Ему было неприятно думать, что она теперь плачет оттого, что нет Марьи Павловны и нет его, оттого, что переменили ее привычки, а она не может ничего сказать и ничем себе помочь. Ему захотелось поехать в Петербург, но было и досадно, что нельзя пожить в покое, до выздоровления.
– Вы получили нехорошие вести? – произнес вдруг кто-то около него, тихонько. Все так глубоко молчали, так беззвучно ходили лакеи, ни разу не задев тарелкой за тарелку, что даже этот тихий, как шорох, голос далеко скользнул по зале и заставил Шадрова вздрогнуть от неожиданности.
Благодаря двум исчезнувшим или уехавшим больным он был и за столом рядом с Маргарет.
– Вы чем-то недовольны? – опять спросила Маргарет, с настойчивостью и дерзостью робких, очень самолюбивых людей.

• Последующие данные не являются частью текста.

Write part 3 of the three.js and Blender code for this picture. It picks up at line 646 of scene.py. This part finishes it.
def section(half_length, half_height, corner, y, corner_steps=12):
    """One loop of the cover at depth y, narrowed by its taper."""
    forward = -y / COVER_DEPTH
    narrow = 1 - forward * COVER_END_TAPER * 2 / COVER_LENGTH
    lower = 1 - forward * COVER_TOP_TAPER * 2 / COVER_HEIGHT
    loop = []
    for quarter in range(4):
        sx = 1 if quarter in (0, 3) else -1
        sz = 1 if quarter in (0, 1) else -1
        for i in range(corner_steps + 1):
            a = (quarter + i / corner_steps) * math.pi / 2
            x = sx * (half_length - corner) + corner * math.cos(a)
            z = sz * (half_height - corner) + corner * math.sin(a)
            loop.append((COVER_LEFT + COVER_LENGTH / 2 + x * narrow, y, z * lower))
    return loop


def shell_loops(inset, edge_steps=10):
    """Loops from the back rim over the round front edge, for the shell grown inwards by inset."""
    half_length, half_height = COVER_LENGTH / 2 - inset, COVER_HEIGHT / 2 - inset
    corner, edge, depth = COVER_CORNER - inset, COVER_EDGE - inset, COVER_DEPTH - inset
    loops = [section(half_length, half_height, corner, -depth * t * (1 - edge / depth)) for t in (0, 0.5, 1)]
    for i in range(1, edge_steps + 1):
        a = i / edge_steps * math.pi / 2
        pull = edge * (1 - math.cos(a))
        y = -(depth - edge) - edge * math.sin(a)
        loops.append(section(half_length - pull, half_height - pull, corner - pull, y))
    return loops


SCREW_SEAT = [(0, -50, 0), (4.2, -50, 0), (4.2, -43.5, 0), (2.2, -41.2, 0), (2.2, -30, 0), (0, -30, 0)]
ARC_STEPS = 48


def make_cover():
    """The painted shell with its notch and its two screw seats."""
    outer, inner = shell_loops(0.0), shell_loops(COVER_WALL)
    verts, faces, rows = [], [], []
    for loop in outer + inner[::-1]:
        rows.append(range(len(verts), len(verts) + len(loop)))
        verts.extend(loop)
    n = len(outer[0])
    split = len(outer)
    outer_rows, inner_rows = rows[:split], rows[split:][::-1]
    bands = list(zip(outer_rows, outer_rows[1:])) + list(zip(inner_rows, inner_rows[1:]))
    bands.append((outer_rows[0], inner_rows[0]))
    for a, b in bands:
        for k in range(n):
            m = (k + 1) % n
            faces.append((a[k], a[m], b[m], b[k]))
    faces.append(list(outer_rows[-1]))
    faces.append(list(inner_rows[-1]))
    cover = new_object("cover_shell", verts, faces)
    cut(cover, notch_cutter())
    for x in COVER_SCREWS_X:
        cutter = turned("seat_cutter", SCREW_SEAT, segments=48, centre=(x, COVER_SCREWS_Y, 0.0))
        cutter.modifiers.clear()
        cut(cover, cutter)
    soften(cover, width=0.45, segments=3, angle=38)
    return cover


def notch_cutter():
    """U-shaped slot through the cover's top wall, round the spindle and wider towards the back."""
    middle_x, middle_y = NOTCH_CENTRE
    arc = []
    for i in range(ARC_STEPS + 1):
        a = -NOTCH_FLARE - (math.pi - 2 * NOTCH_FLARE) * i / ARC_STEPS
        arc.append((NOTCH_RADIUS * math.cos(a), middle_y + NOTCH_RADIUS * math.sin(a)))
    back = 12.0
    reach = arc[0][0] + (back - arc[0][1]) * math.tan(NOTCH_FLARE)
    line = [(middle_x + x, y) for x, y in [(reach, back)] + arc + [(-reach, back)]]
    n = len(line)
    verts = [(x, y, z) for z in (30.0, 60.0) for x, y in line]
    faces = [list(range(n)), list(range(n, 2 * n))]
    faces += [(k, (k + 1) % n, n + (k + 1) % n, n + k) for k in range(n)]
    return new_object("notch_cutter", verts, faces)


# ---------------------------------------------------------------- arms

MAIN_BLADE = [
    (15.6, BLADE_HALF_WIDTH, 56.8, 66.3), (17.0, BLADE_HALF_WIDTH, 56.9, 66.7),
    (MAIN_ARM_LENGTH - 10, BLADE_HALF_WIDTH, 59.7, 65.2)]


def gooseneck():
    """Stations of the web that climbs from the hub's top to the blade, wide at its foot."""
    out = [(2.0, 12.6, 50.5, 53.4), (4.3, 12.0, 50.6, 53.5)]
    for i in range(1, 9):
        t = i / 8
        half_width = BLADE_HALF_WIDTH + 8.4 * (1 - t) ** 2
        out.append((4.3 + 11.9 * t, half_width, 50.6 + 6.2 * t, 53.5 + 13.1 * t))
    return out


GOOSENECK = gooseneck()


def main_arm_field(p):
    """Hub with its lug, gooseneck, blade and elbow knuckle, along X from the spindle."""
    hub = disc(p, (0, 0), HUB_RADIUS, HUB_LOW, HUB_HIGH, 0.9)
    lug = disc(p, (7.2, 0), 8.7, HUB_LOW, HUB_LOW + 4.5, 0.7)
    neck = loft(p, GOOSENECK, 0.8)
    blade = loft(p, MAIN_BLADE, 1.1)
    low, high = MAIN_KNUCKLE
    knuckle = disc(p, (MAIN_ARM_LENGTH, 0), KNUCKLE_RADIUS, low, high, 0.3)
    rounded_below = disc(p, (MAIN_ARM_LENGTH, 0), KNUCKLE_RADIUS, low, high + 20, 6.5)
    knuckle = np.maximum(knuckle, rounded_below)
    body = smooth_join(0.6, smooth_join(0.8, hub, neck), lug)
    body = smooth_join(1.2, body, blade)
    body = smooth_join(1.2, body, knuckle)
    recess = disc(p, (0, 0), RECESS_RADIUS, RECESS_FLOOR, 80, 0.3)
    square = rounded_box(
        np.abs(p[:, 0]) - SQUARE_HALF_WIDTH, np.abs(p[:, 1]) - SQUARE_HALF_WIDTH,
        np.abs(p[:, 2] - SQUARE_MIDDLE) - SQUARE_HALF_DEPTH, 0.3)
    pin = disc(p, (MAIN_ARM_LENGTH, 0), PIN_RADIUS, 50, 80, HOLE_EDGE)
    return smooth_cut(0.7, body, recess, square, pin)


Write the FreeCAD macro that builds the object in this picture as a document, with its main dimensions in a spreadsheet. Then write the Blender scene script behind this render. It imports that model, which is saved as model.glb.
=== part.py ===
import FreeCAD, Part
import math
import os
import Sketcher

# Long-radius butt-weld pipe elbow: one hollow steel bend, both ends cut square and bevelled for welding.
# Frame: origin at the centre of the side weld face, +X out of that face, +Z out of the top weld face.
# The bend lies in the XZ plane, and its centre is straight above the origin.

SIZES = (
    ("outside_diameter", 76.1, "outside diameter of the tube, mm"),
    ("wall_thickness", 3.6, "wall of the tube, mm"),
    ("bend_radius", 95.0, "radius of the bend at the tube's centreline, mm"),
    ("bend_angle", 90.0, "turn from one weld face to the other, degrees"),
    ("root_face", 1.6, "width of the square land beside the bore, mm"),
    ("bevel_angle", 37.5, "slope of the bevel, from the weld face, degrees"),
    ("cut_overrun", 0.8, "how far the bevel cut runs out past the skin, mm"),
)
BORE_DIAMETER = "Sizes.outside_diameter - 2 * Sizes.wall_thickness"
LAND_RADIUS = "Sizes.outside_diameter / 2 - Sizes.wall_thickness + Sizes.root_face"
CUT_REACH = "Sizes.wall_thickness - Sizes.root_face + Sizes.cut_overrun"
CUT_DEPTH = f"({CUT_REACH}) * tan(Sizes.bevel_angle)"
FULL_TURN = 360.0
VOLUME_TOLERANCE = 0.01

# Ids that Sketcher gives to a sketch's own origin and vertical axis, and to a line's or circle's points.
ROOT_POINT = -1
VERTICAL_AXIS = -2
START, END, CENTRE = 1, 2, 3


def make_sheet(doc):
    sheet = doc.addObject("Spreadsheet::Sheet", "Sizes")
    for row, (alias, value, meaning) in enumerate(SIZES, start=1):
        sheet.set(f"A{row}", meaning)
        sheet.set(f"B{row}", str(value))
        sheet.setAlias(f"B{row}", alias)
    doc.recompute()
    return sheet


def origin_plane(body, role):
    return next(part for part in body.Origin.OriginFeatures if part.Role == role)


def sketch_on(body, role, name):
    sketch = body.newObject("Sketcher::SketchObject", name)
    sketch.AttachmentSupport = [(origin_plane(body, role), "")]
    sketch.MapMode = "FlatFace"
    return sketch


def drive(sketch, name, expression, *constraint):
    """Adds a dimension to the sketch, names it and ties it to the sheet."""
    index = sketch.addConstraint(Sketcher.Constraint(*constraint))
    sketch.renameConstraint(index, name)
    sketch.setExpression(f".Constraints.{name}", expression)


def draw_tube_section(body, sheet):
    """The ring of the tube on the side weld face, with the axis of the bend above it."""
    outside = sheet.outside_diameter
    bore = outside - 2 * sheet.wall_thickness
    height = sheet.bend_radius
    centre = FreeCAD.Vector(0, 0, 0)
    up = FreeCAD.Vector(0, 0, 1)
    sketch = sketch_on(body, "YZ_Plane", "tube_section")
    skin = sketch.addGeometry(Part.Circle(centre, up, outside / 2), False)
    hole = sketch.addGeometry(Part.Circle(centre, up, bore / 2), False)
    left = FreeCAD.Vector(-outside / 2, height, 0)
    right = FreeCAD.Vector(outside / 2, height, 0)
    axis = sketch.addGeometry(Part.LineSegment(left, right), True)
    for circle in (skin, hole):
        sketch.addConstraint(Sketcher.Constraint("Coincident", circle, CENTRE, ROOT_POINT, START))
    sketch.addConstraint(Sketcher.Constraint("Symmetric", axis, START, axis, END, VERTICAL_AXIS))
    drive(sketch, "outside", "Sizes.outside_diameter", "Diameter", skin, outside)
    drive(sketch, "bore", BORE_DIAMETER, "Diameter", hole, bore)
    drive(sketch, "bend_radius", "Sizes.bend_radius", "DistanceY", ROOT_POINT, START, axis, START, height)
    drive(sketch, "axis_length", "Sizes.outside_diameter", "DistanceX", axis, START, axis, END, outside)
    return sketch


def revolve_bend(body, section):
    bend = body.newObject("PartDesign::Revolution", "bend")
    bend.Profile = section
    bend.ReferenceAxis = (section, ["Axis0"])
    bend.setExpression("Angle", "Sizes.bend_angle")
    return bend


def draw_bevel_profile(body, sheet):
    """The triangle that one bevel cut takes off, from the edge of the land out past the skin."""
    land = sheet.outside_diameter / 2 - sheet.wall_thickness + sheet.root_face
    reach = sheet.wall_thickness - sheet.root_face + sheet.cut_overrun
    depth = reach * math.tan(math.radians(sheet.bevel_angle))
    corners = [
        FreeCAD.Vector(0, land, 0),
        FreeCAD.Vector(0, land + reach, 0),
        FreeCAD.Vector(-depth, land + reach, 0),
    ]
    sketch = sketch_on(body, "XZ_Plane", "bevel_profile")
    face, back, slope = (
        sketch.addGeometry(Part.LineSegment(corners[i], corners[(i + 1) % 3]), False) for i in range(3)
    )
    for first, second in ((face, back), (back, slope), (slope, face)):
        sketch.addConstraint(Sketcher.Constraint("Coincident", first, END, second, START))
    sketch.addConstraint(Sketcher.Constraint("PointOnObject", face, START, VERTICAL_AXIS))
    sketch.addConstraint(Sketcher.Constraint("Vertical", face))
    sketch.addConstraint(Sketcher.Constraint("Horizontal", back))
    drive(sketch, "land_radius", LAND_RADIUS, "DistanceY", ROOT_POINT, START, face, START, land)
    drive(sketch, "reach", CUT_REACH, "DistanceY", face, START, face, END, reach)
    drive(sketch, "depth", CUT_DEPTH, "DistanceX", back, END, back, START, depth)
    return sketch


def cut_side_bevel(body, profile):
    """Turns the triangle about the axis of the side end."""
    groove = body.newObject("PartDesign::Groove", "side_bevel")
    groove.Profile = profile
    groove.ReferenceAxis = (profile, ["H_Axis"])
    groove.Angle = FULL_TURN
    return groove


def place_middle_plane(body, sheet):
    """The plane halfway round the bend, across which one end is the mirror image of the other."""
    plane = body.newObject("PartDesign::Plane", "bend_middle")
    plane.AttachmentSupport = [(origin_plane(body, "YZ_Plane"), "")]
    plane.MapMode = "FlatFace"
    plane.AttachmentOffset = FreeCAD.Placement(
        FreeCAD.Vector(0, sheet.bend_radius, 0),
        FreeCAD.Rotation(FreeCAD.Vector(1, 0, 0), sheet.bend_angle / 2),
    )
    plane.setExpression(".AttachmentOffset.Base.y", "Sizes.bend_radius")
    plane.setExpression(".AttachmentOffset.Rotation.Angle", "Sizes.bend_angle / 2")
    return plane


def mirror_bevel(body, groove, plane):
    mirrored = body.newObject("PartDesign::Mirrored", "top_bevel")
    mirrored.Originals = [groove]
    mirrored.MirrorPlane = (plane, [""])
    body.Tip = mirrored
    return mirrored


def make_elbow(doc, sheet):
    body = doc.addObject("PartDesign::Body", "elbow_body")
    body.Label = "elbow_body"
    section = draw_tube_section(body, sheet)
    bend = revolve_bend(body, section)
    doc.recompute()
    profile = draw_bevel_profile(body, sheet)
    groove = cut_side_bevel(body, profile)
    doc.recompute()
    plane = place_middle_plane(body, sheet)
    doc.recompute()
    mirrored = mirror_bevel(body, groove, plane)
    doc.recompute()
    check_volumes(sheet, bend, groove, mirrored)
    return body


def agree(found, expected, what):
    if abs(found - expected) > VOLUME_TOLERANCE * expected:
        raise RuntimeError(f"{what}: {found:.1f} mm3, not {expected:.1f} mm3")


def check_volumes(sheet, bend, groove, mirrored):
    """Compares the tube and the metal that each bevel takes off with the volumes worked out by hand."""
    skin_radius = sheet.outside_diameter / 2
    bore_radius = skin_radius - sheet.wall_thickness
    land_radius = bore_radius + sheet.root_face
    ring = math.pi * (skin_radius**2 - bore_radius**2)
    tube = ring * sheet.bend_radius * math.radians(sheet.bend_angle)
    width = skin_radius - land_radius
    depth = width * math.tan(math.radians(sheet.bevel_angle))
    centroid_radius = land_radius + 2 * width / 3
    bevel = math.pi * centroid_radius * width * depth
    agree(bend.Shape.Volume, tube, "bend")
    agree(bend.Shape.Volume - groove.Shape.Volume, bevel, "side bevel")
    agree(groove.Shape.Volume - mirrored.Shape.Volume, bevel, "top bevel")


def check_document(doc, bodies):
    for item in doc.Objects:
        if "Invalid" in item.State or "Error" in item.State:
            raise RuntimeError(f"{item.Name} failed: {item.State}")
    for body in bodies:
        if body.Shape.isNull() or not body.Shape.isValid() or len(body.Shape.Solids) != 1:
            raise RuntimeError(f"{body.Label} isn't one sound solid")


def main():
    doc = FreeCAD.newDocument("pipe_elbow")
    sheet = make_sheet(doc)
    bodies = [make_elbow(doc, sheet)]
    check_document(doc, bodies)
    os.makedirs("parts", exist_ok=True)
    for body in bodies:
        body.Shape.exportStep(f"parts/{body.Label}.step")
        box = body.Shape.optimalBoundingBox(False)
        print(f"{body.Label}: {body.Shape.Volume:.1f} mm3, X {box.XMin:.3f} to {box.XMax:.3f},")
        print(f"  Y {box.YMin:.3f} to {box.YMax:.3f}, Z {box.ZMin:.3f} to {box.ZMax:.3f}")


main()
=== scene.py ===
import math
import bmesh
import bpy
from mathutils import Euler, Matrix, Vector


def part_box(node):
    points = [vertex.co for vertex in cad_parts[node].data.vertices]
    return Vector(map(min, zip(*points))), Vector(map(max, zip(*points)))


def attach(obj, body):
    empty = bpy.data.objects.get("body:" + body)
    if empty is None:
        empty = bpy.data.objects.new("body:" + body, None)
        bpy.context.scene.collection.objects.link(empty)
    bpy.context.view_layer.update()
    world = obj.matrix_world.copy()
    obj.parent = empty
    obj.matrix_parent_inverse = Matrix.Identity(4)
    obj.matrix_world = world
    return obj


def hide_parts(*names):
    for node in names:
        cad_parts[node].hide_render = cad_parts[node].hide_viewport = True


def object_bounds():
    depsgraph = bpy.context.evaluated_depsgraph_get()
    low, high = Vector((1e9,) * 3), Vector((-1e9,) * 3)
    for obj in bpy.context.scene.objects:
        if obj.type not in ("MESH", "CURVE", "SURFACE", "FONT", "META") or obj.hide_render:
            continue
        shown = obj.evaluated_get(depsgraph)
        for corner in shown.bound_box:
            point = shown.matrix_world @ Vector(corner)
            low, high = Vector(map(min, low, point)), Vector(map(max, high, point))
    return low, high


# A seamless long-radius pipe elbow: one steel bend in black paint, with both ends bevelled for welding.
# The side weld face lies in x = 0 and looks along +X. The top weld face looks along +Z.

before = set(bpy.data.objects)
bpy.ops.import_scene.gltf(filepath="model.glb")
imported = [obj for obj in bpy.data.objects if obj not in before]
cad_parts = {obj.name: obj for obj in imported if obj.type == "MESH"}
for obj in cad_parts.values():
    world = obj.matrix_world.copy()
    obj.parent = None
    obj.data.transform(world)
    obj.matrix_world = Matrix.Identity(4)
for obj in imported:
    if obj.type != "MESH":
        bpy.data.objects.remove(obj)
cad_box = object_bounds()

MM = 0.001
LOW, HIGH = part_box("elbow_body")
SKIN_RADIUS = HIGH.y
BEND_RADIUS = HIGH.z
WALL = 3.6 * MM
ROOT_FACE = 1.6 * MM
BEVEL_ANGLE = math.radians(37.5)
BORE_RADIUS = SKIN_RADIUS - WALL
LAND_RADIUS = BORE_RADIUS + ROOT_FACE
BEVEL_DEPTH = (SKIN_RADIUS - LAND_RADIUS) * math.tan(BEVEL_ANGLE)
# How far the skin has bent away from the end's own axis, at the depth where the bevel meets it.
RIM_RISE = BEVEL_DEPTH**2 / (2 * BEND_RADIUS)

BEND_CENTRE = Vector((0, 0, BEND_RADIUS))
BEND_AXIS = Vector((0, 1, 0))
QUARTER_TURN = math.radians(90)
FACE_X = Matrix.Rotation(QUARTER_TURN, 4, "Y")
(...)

Она смотрела на него прямо своими острыми и невинными желтыми глазами. В коротких, чуть курчавых волосах мелькали золотые искры под лучами электричества. В иные минуты она вовсе не казалась молодой, с усталым лицом, без возраста. Но теперь никто бы не дал этому задорному мальчику больше четырнадцати лет.